Repola has been the leader of the opposition to the new IATSE contract, which will be put to a vote of the members of the 13 West Coast studio locals beginning September 21, with return ballots due no later than October 9.
Backed by her local’s board and officers, Repola and IATSE president Matt Loeb became involved in a bitter war of words over her opposition to the pact. Loeb accused her of having “violated federal labor law” by just taking part in the negotiations because she’s an appointed, and not an elected, official. But that’s true of at least two other local leaders who were part of IATSE’s negotiating committee.
Repola fired back, saying, “In spite of what the IATSE leadership is indicating, it is my core belief that speaking up on behalf of issues that adversely affect the Local 700 membership is not only a right, but my primary responsibility as the national executive director.”

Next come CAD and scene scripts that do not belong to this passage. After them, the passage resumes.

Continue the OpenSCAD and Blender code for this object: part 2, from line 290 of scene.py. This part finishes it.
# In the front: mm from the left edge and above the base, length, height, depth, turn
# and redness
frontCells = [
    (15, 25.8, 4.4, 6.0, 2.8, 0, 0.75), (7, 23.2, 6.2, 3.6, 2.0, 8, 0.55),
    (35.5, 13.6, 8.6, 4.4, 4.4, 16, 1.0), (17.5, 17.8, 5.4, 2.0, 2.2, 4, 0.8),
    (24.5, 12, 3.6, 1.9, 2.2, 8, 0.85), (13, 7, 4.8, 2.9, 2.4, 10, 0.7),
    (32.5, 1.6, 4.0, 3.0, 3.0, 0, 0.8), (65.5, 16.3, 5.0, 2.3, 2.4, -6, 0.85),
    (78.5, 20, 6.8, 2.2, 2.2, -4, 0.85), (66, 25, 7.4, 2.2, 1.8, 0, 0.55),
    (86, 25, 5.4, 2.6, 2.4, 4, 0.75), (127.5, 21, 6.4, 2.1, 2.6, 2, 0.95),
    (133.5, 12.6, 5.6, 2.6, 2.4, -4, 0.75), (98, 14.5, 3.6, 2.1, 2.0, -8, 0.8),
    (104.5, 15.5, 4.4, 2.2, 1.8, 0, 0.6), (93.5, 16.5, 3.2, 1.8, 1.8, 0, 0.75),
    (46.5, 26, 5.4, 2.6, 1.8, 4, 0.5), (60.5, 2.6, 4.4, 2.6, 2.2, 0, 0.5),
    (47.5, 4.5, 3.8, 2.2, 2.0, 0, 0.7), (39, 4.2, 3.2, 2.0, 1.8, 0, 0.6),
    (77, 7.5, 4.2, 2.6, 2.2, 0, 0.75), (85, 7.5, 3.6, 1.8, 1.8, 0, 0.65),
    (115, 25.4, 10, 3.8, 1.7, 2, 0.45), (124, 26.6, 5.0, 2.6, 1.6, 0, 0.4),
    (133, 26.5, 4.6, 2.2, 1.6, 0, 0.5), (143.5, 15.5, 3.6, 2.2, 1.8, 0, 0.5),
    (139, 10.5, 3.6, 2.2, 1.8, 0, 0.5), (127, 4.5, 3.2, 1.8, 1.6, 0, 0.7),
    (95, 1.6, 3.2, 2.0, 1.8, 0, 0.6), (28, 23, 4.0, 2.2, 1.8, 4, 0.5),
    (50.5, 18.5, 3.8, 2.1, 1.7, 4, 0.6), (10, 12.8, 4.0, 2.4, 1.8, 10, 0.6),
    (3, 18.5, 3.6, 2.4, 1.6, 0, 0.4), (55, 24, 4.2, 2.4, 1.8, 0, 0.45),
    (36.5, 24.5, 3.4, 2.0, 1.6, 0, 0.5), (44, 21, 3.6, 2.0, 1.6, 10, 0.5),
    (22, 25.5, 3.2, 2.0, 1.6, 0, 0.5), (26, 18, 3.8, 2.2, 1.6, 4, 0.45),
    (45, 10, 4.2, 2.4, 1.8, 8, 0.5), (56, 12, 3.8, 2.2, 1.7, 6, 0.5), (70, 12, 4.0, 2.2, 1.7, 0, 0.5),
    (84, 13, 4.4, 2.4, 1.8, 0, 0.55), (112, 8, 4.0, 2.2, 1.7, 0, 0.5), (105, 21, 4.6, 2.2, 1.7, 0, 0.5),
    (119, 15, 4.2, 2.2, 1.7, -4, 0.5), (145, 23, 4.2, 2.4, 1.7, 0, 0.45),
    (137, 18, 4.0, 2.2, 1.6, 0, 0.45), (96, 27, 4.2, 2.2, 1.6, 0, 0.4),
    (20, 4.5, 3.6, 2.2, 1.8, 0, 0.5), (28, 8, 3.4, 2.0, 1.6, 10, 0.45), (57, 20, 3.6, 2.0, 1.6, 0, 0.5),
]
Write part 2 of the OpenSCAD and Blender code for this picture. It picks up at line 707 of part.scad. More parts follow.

And after Loeb read her the riot act at a meeting of the IATSE general executive board last month, her local’s attorney accused him violating federal law – “with sexist undertones” – by infringing “upon her freedom of speech” as guaranteed by federal law.
Loeb and Repola, however, weren’t always at odds; at last year’s IATSE convention in Hollywood, FL, he presented her with the union’s Outstanding Woman Leader Award.